(What this task involves) Each line below should be quoted exactly, please.

(Data excerpt)

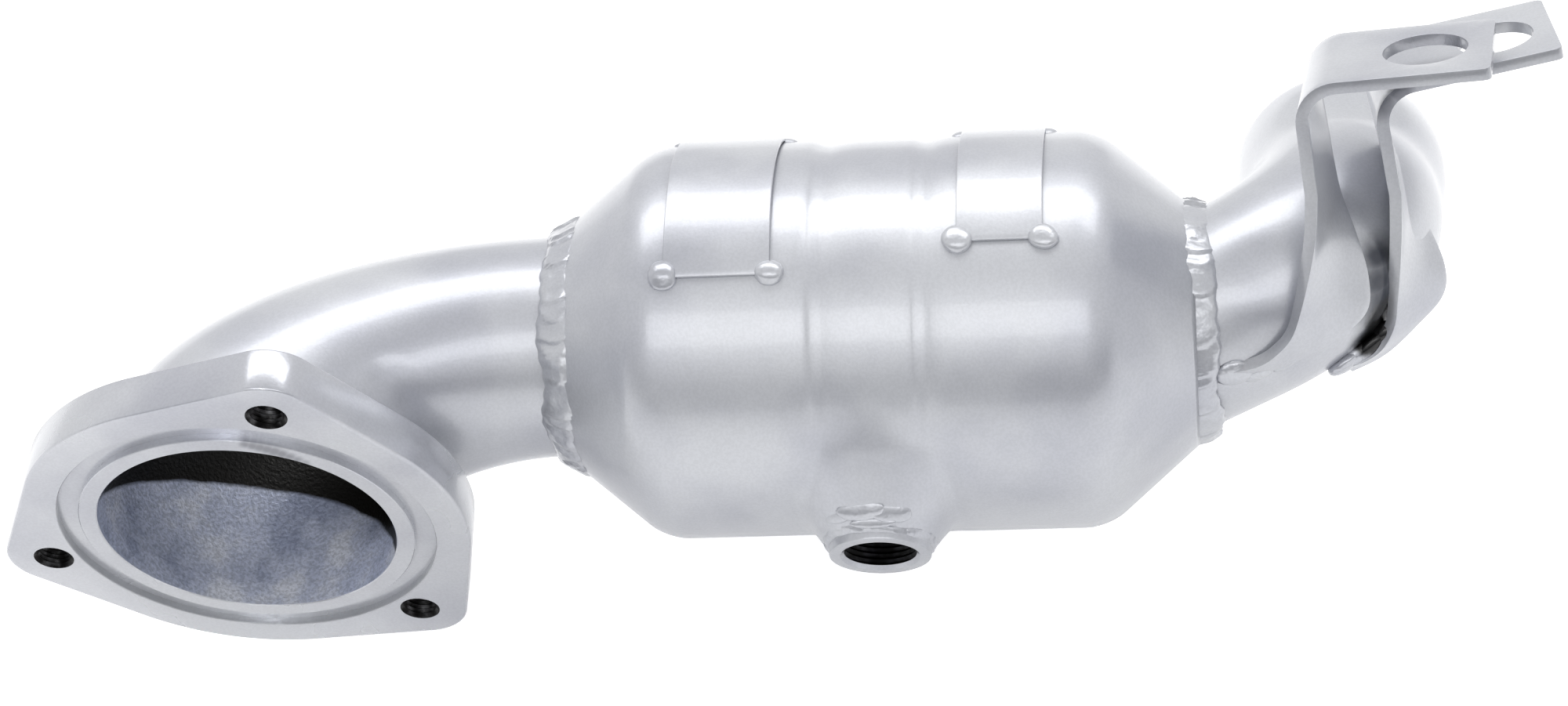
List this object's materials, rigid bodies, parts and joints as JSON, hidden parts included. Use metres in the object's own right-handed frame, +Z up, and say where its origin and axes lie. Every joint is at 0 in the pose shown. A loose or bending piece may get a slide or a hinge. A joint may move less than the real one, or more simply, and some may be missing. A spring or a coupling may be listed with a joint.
{
  "type": "catalytic converter",
  "caption": "Flanged catalytic converter with a grooved can, a widening inlet elbow, a sensor port, a bent outlet pipe and two hanger brackets.",
  "frame": {"origin": "centre of the inlet flange's joint face", "axes": "+X along the can toward the outlet, +Z up, the inlet flange faces -Y and slightly down"},
  "size_m": [0.398, 0.1501, 0.1541],
  "materials": {
    "silver_paint": "satin silver paint over steel",
    "painted_weld": "rough painted weld bead",
    "catalyst_ceramic": "matt washcoated ceramic",
    "support_mat": "pressed fibre mat",
    "steel_mesh": "knitted wire"
  },
  "bodies": {
    "root": {"inlet_flange": "silver_paint", "inlet_pipe": "silver_paint", "converter_shell": "silver_paint", "outlet_pipe": "silver_paint", "oxygen_sensor_bung": "silver_paint", "front_tag_plate": "silver_paint", "rear_tag_plate": "silver_paint", "front_hanger_bracket": "silver_paint", "rear_hanger_bracket": "silver_paint", "inlet_flange_weld": "painted_weld", "inlet_cone_weld": "painted_weld", "bung_weld": "painted_weld", "front_tag_welds": "painted_weld", "rear_tag_welds": "painted_weld", "outlet_cone_weld": "painted_weld", "front_bracket_welds": "painted_weld", "rear_bracket_welds": "painted_weld", "front_catalyst_brick": "catalyst_ceramic", "rear_catalyst_brick": "catalyst_ceramic", "front_support_mat": "support_mat", "rear_support_mat": "support_mat", "mat_end_seals": "steel_mesh"}
  },
  "joints": []
}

(Exercise result)
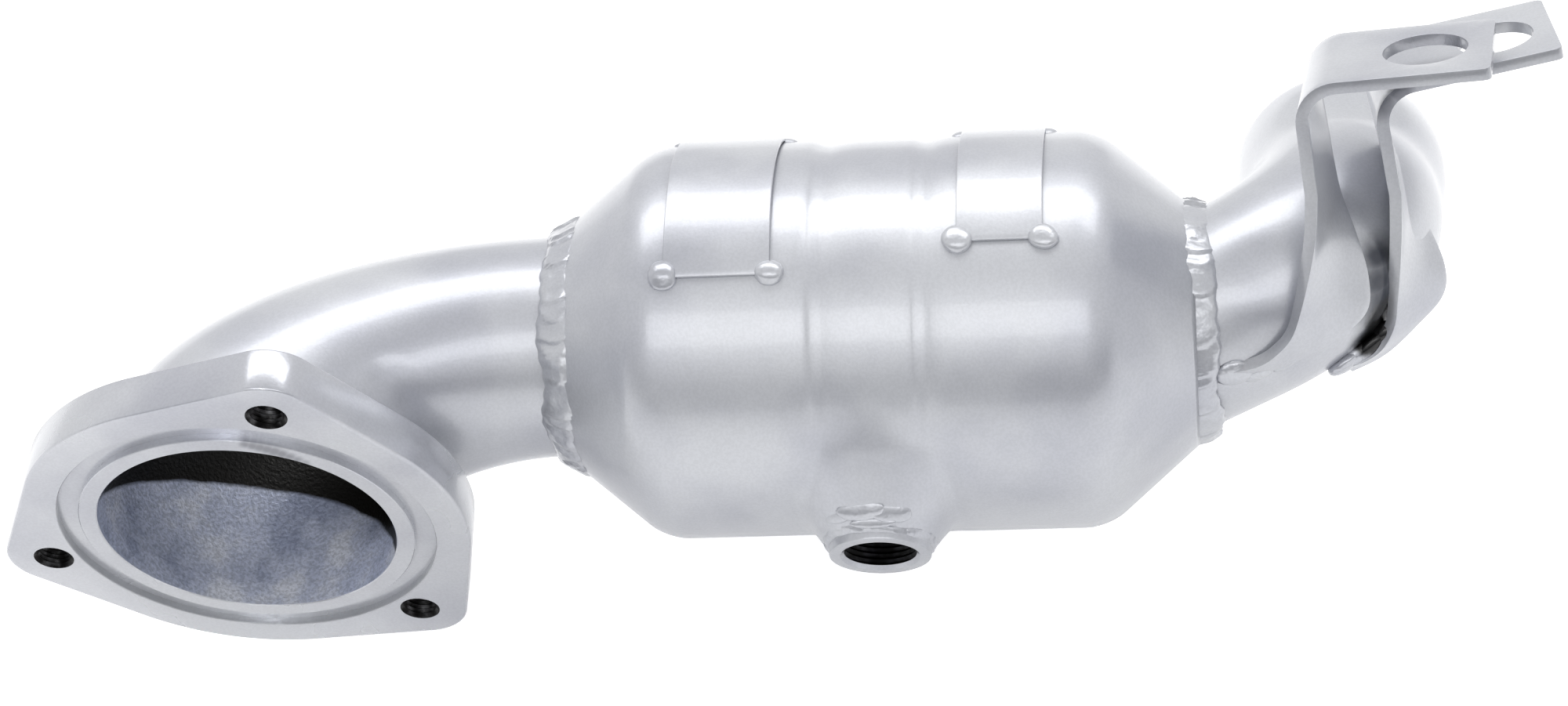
List this object's materials, rigid bodies, parts and joints as JSON, hidden parts included. Use metres in the object's own right-handed frame, +Z up, and say where its origin and axes lie. Every joint is at 0 in the pose shown. A loose or bending piece may get a slide or a hinge. A joint may move less than the real one, or more simply, and some may be missing. A spring or a coupling may be listed with a joint.
{
  "type": "catalytic converter",
  "caption": "Flanged catalytic converter with a grooved can, a widening inlet elbow, a sensor port, a bent outlet pipe and two hanger brackets.",
  "frame": {"origin": "centre of the inlet flange's joint face", "axes": "+X along the can toward the outlet, +Z up, the inlet flange faces -Y and slightly down"},
  "size_m": [0.398, 0.1501, 0.1541],
  "materials": {
    "silver_paint": "satin silver paint over steel",
    "painted_weld": "rough painted weld bead",
    "catalyst_ceramic": "matt washcoated ceramic",
    "support_mat": "pressed fibre mat",
    "steel_mesh": "knitted wire"
  },
  "bodies": {
    "root": {"inlet_flange": "silver_paint", "inlet_pipe": "silver_paint", "converter_shell": "silver_paint", "outlet_pipe": "silver_paint", "oxygen_sensor_bung": "silver_paint", "front_tag_plate": "silver_paint", "rear_tag_plate": "silver_paint", "front_hanger_bracket": "silver_paint", "rear_hanger_bracket": "silver_paint", "inlet_flange_weld": "painted_weld", "inlet_cone_weld": "painted_weld", "bung_weld": "painted_weld", "front_tag_welds": "painted_weld", "rear_tag_welds": "painted_weld", "outlet_cone_weld": "painted_weld", "front_bracket_welds": "painted_weld", "rear_bracket_welds": "painted_weld", "front_catalyst_brick": "catalyst_ceramic", "rear_catalyst_brick": "catalyst_ceramic", "front_support_mat": "support_mat", "rear_support_mat": "support_mat", "mat_end_seals": "steel_mesh"}
  },
  "joints": []
}